→ RECORDED INFORMATION

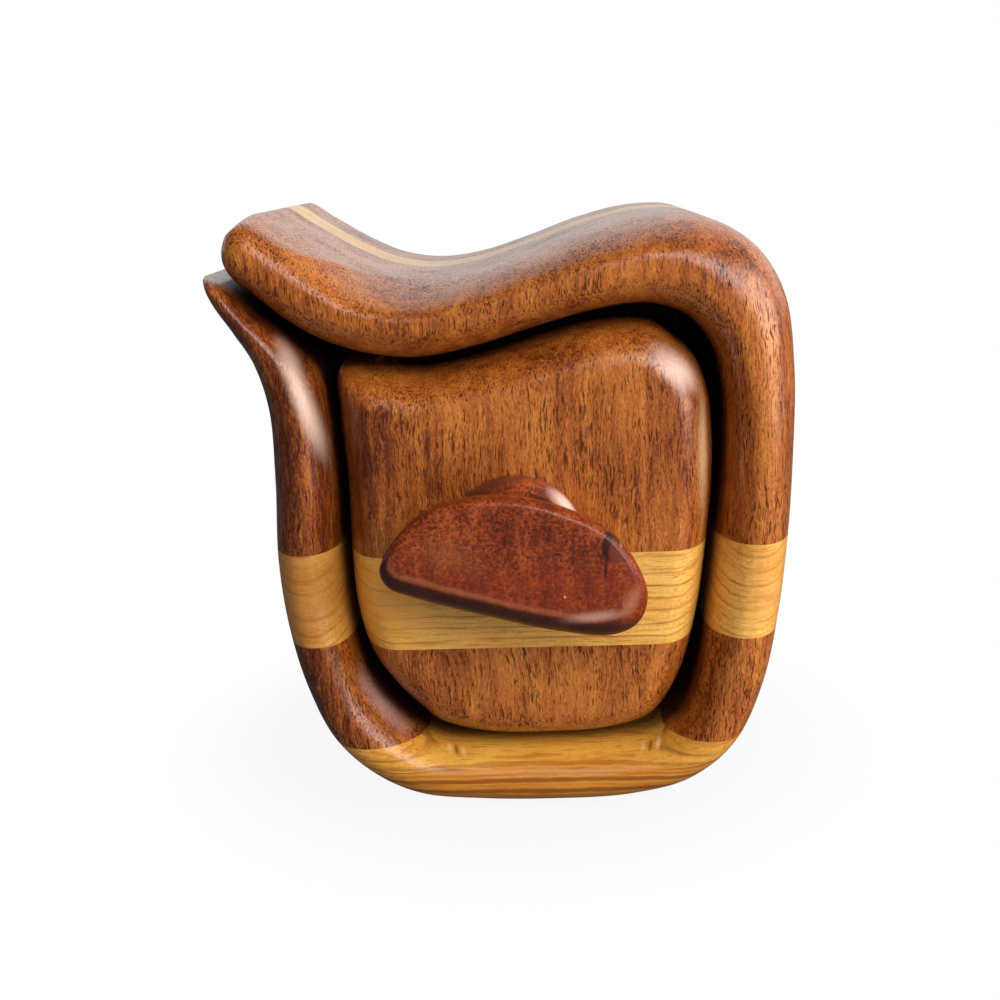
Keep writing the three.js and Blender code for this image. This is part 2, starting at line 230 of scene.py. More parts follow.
def tube(loops: np.ndarray, poles: tuple[np.ndarray, np.ndarray] | None = None) -> Shape:
    """A closed surface over loops of equally many points.

    Loop r, point k is vertex r n + k, and quads join each loop to the next. Without poles, each
    end is closed by a ladder of quads between the points k and n - 1 - k; with poles, by a fan.

    Args:
        loops: The loops' points: rows, points, x y z.
        poles: The middle of the first and of the last loop.

    Returns:
        The shape.
    """
    rows, count = loops.shape[:2]
    start = np.arange(rows - 1)[:, None] * count
    here, beside = np.arange(count), np.roll(np.arange(count), -1)
    corners = (start + here, start + beside, start + beside + count, start + here + count)
    quads = [np.stack(np.broadcast_arrays(*corners), -1).reshape(-1, 4)]
    places = loops.reshape(-1, 3)
    last = (rows - 1) * count
    if poles is None:
        rung = np.arange(count // 2 - 1)
        ladder = np.stack([rung, count - 1 - rung, count - 2 - rung, rung + 1], 1)
        quads += [ladder, last + ladder[:, ::-1]]
        return Shape(places, np.vstack(quads))
    first_pole, last_pole = (np.full(count, len(places) + k) for k in (0, 1))
    fans = [np.stack([first_pole, beside, here], 1)]
    fans += [np.stack([last_pole, last + here, last + beside], 1)]
    return Shape(np.vstack([places, *poles]), np.vstack(quads), np.vstack(fans))


@dataclass(frozen=True)
class Edge:
    """How a slab's face meets its side: square, or rounded by a quarter ellipse, whose size is one
    number or one for each point of the outline."""

    across: float | np.ndarray = 0.0
    deep: float | np.ndarray = 0.0


@dataclass(frozen=True)
class Hole:
    """A blind round hole in one face of a slab."""

    radius: float
    bottom: float


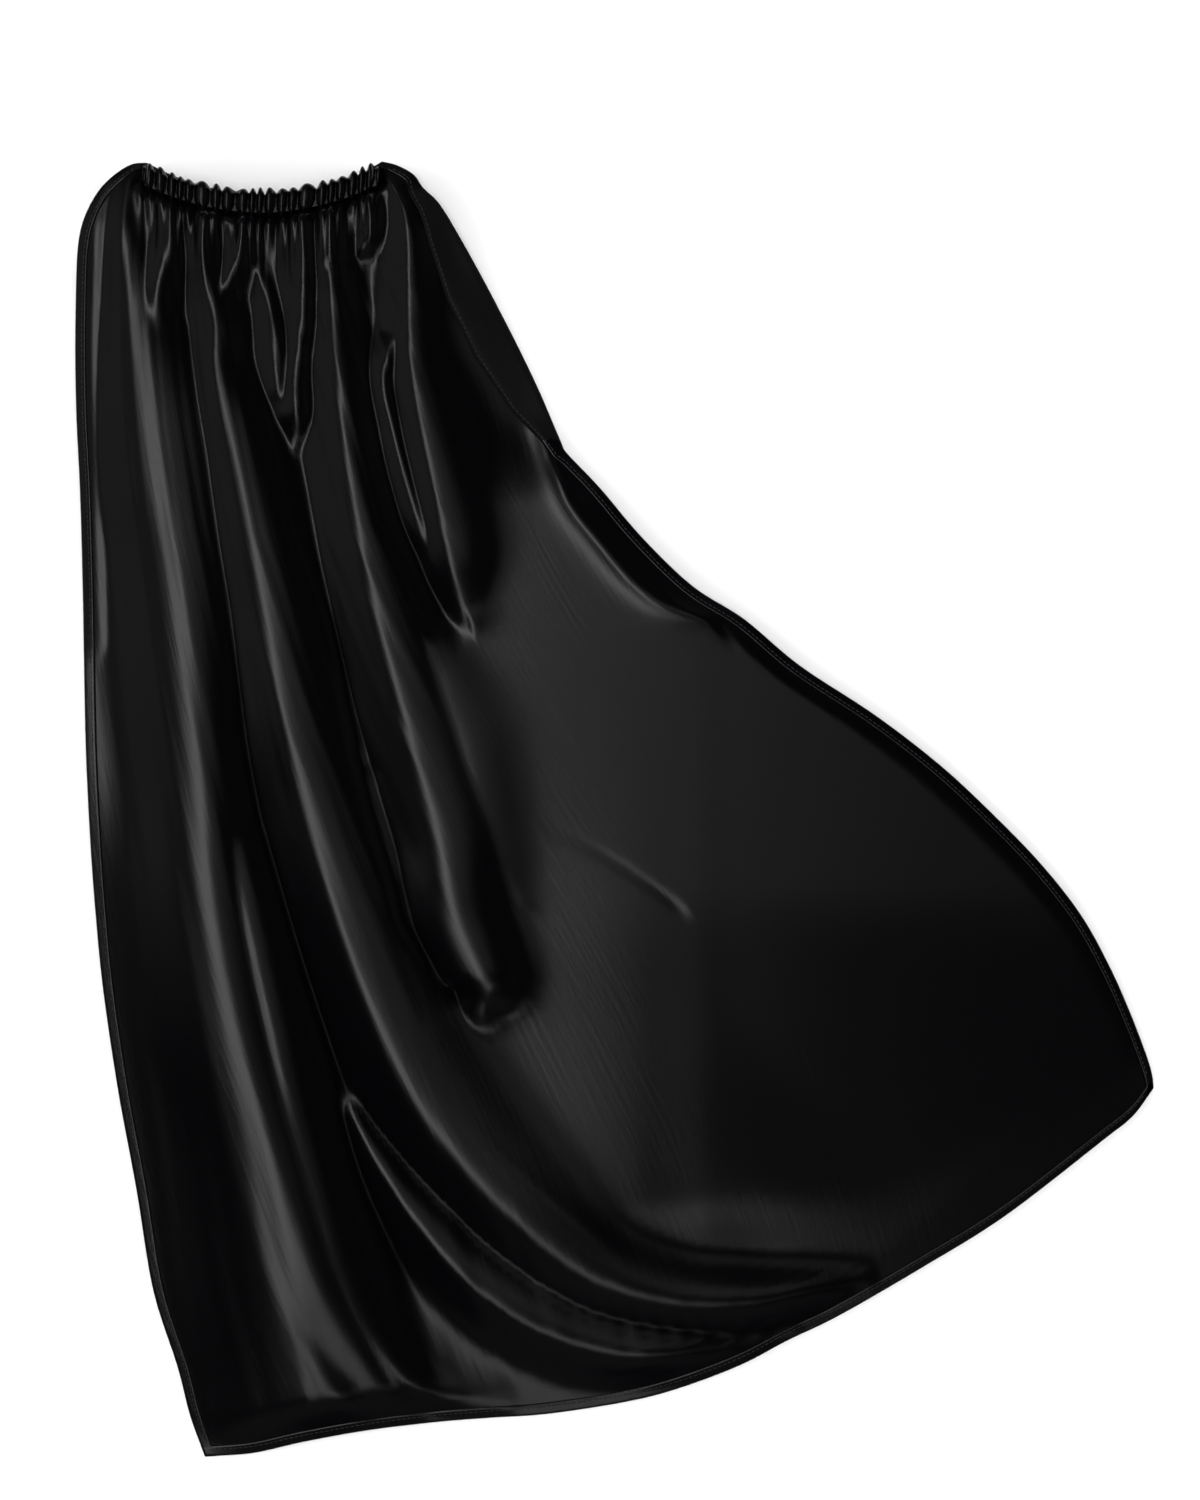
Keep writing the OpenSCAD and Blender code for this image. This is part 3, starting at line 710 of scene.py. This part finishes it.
# The neck casing: the top of the panel turned over the elastic and stitched. The elastic
# pulls it into close gathers, which make its edge uneven.
CASING = [(13.6, 7.0), (12.8, 9.2), (11.0, 10.9), (8.0, 11.6), (5.0, 11.8), (3.0, 11.7),
          (1.2, 10.9), (0.2, 9.7), (0.3, 8.2), (1.5, 7.0), (5.0, 6.9), (10.0, 6.9), (13.0, 6.9)]


# The lobes between the gathers stand this far out at the top, at the frilled edge and at the
# lower edge, and the casing lies this high on the cloth.
LOBE, FRILL, HANG = 1.5, 1.1, 1.2
CASING_FOOT = 6.9
AROUND, LOBE_STEPS = 41, 12


def casing_points():
    """Points of the casing in mm, its section around by its length along, and their uv."""
    along = np.linspace(-1, 1, LOBE_STEPS * GATHERS + 1)[:, None]
    section = np.array(CASING + CASING[:1])
    around = np.linspace(0, 1, AROUND)[None, :]
    down, high = (np.interp(around, np.linspace(0, 1, len(section)), column)
                  for column in section.T)
    x = NECK_X + along * CASING_HALF
    end = np.sqrt(np.clip(1 - np.abs(along) ** 60, 0.01, 1))
    wave = pucker(x + 0.06 * (down - CASING_DEEP / 2))
    top = smooth(CASING_FOOT, CASING_FOOT + 0.7, high)
    frill = FRILL * smooth(9, 0, down) * (1.2 + 0.6 * np.sin(0.23 * x + 1))
    hang = HANG * smooth(9, 13, down) * (0.8 + 0.6 * np.sin(0.31 * x))
    middle = CASING_DEEP / 2
    y = neck_y(x) - middle + end * (middle - down + (frill - hang) * wave) + 0.4
    z = np.maximum(CASING_FOOT + end ** 0.5 * (high - CASING_FOOT + LOBE * wave * top), CASING_FOOT)
    uv = np.stack(np.broadcast_arrays(along * FLAT_NECK / 2, around * 0.034 + FLAT_L), axis=-1)
    return np.stack([np.broadcast_to(x, y.shape), y, z], axis=-1), uv


points, uv = casing_points()
casing = grid_piece("gathered_casing", points, uv, satin, around=True)
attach(casing, "neck")
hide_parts("neck_casing")

# Its row of stitches stops short of its ends, and lies over the lobes.
ROW_SHORT, ROW_DOWN, ROW_HIGH = 2, 10.2, 10.3
x = np.linspace(NECK_X - CASING_HALF + ROW_SHORT, NECK_X + CASING_HALF - ROW_SHORT, 500)
path = np.stack([x, neck_y(x) - ROW_DOWN, ROW_HIGH + LOBE * pucker(x)], axis=-1)
piece = stitches("casing_stitches", path)
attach(piece, "neck")
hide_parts("casing_stitching")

→ DIRECTIVE
List each line of the entries that holds the string "code".

→ COMPLETE OUTPUT
Keep writing the three.js and Blender code for this image. This is part 2, starting at line 230 of scene.py. More parts follow.
Keep writing the OpenSCAD and Blender code for this image. This is part 3, starting at line 710 of scene.py. This part finishes it.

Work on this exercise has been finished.